A Lockheed Martin F-35 has teamed up a second time with the same company’s PAC-3 missile to shoot down a surrogate cruise missile during a mid-July demonstration at White Sands Missile Range in New Mexico, Lockheed said on July 15.
At the same time, Northrop Grumman introduced a Joint Track Manager Capability to the company’s Integrated Air and Missile Defense Battle Command System (IBCS). The track manager translated communications waveforms from the Navy’s Cooperative Engagement Capability to the IBCS. As a result, the Army’s IBCS could receive data feeds from the Marine Corps’ TPS-80 Ground/Air Task-Oriented Radar, a Northrop sensor.
The combination of airborne and ground-based sensors played a key role in the latest demonstration. A simulated enemy launched two cruise missiles, with one assigned to strike a target on the ground and the other carrying an electronic attack payload to disrupt radars.
By using a combination of the TPS-80, two Raytheon MPQ-54 radars and the sensors aboard two U.S. Air Force F-35As, the IBCS was able to overcome the electronic attack threat, Northrop said.
The F-35 added an elevated sensor to the Army’s air and missile defense system, giving the defenders more time to develop a targeting solution on an incoming threat. All three radars feeding data to the IBCS—the TPS-80, MPQ-64 and the F-35’s APG-81—operate in the X-band frequency range, but the combination of airborne and ground sensors complicated the electronic attack mission of the surrogate cruise missile.

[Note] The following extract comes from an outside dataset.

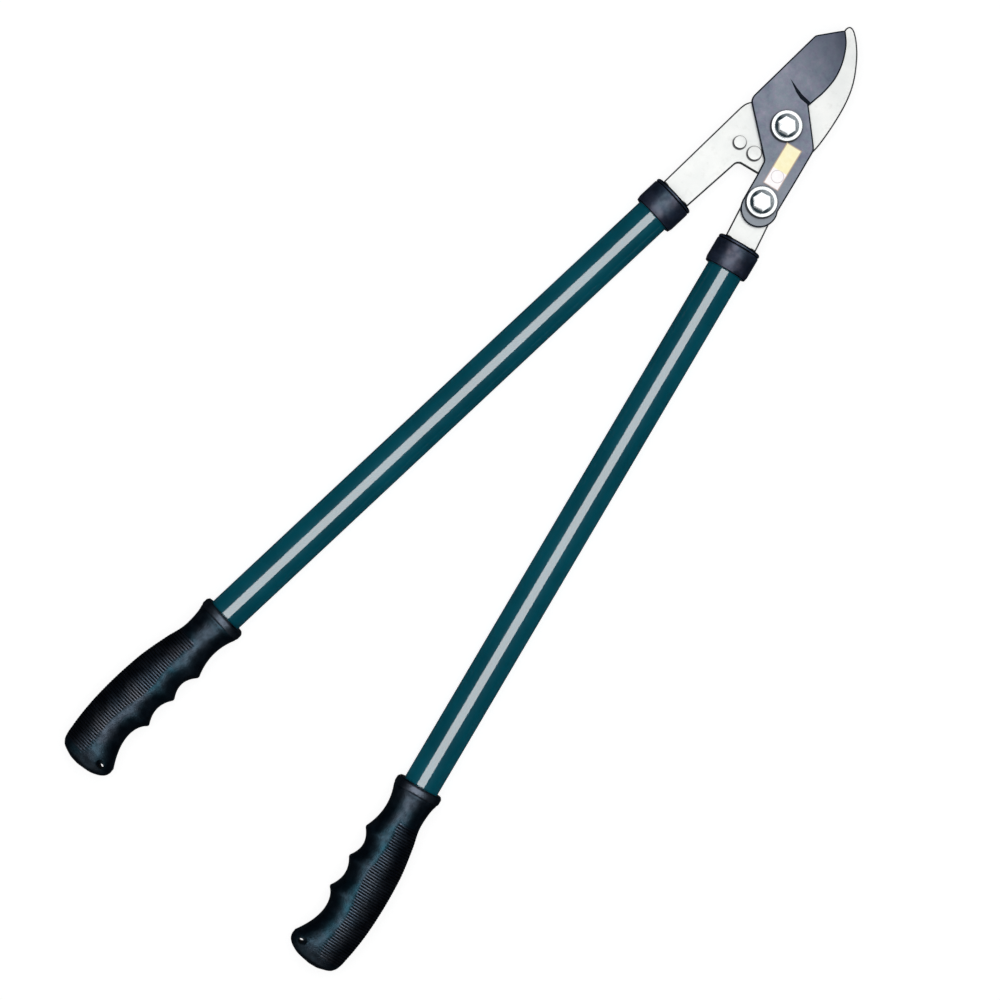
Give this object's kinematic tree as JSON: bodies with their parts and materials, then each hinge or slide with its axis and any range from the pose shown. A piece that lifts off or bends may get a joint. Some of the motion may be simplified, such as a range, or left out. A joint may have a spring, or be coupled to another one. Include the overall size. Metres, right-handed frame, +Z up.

The IBCS system blended the F-35 track data of the surrogate cruise missile with information from other sensors, then fired a PAC-3 to make a successful hit-to-kill intercept, Lockheed said.
The mixing of F-35 and the Army’s ground-based system added a new wrinkle to the demonstrated capabilities of the IBCS. In a 2019 demonstration, the IBCS used F-35 tracking data alone to shoot down two cruise missile threats simultaneously.
During the 2019 test, an F-35 transmitted sensor data to Lockheed’s Harvest Lightning ground station, which translated the data into a message format that could be understood by the IBCS software.
But the latest test also used airborne communications gateways to transmit the F-35 data to the IBCS.
“This flight test shows the impact of what we can do in Joint All Domain Operations when we use the U.S. Army’s IBCS and airborne communications gateways,” said Brenda Davidson, Lockheed’s vice president of PAC-3 Programs.
The F-35 has also been used as an elevated sensor for the Navy’s Aegis Combat System. In a 2017 demonstration, the F-35 fed tracking data to an Aegis warship, which used that information to launch a Raytheon SM-6 against another surface vessel positioned over the horizon from the Navy ship.